The actual date New Jersey’s Stockton University would hold the formal ceremony took some time in scheduling which was to be expected and turned out, of course, never to be. What Matt’s grandfather and I suspected as far back as March was in all probability we would not be driving down the old familiar highways, out of Connecticut and exiting onto the Garden State and again on to the Jersey Turnpike. A route we have followed, and well before E-Z Pass, since Matt was born.
Graduations for out-of-state grandchildren due to logistics that involve hundreds of miles haven’t been attended by us as readily as we would have liked. Those are the graduations we missed during the children’s early school years. What can compare to the heart tug seeing your kindergartener as he walks with his class down the aisle of the auditorium and onto the stage.
The culmination of Matt’s four years at Stockton was as eagerly anticipated by us as his high school graduation four years ago. Held on the athletic field the day as glorious a south Jersey one any grandparent could hope for.
We held the prime spot, standing next to the bleachers with a face to face view of the graduates as they filed onto the field. Our grandson so close as he passed us I could have reached out and touched him.

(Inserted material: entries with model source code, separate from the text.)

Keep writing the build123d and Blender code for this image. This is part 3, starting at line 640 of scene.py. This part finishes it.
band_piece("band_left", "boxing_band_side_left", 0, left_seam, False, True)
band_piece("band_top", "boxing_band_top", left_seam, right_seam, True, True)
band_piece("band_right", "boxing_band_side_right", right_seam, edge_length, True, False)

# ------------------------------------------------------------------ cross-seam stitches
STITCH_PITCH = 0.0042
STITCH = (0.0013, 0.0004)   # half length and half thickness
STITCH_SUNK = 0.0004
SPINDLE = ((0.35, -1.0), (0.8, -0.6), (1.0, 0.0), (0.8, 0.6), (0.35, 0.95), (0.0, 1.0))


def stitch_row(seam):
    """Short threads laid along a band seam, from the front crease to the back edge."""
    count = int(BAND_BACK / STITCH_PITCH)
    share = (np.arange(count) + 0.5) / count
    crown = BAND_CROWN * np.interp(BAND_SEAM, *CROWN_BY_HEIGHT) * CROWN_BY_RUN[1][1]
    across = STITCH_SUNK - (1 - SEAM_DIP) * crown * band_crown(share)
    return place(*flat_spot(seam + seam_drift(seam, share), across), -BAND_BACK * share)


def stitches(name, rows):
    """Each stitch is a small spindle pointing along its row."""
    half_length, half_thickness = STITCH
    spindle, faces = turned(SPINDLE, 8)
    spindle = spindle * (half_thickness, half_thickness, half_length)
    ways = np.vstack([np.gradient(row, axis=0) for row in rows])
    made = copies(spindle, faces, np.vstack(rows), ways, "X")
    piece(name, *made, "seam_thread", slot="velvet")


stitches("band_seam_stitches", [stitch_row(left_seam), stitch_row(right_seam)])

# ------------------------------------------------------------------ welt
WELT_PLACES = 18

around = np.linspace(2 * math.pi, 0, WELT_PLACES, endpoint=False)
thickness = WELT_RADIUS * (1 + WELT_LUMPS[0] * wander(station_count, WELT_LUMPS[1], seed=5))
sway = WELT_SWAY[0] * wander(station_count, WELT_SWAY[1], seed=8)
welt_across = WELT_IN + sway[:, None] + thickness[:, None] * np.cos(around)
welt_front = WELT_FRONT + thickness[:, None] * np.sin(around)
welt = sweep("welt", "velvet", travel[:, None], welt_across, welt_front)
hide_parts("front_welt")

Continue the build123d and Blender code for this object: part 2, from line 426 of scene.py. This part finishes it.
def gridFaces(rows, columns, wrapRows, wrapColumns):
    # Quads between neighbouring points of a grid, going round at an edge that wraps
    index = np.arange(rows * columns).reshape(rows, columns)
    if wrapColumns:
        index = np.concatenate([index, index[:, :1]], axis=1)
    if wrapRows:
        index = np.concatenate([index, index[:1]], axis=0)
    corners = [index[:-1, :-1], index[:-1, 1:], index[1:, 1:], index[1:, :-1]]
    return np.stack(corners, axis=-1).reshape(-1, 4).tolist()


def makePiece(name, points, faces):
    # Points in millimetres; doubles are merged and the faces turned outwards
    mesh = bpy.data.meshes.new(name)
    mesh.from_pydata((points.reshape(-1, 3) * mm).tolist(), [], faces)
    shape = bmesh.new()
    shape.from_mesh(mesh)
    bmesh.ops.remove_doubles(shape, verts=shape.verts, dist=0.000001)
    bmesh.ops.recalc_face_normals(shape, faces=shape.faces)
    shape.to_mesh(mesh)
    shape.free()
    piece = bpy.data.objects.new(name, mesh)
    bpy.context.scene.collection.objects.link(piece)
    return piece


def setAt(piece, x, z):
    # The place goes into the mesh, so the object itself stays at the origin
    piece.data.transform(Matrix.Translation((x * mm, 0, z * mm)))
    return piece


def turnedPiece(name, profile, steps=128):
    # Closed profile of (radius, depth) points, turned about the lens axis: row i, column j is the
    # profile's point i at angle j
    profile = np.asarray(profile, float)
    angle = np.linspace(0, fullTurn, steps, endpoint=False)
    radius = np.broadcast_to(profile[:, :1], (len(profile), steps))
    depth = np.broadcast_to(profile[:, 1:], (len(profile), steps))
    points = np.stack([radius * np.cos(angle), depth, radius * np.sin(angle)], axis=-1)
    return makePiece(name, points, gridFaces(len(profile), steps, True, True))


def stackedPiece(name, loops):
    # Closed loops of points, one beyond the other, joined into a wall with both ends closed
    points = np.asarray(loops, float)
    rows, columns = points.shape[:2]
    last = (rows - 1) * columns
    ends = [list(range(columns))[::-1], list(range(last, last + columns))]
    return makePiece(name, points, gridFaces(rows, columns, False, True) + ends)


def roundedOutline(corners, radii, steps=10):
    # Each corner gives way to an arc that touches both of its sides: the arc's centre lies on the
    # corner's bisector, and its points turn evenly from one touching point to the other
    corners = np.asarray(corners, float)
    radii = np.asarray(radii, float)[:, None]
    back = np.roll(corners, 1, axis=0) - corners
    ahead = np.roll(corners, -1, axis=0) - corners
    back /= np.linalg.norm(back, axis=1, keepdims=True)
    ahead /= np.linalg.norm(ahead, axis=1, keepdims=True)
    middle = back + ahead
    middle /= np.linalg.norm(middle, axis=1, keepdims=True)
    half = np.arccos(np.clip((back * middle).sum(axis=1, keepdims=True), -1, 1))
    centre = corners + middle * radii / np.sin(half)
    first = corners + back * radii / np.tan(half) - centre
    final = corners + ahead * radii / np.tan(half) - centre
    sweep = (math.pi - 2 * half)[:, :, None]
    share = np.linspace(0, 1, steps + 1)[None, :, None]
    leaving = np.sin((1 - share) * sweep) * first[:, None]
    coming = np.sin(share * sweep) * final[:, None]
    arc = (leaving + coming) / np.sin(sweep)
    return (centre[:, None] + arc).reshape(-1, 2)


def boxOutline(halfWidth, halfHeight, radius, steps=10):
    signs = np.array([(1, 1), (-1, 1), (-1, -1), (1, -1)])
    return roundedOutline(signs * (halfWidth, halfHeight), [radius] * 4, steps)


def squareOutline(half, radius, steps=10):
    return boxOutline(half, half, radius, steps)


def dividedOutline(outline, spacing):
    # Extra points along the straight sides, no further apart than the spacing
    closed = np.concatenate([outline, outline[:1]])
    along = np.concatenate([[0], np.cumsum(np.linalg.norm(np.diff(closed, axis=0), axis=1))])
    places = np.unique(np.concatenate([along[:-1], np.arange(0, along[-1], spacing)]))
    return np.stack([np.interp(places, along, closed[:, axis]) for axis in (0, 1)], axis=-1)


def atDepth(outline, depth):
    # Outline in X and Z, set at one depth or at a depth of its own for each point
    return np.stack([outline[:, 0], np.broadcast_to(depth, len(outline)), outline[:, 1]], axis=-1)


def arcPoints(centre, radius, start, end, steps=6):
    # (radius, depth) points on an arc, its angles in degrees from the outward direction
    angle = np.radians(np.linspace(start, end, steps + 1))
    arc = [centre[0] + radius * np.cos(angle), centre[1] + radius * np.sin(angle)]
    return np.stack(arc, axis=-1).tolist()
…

Matt sent us a video of his “personal” graduation from Stockton. Dressed in his cap and gown, not Stockton’s official which was on “back order,” rather the one he wore four years before when he and his classmates were together on the high school athletic field.
Matt was the only graduate present at his graduation that place in his Medford back yard.
The university’s “diploma,” was designed by Matt and he held it triumphantly above his head – Bachelor of Health Sciences. A wide grin across his face reflected the last four years and his accomplishment. He was accepted at Rutgers University to complete the years of education his chosen field requires and, whether that would be in an academic setting or at his home in Medford seated at his laptop, is still an unknown.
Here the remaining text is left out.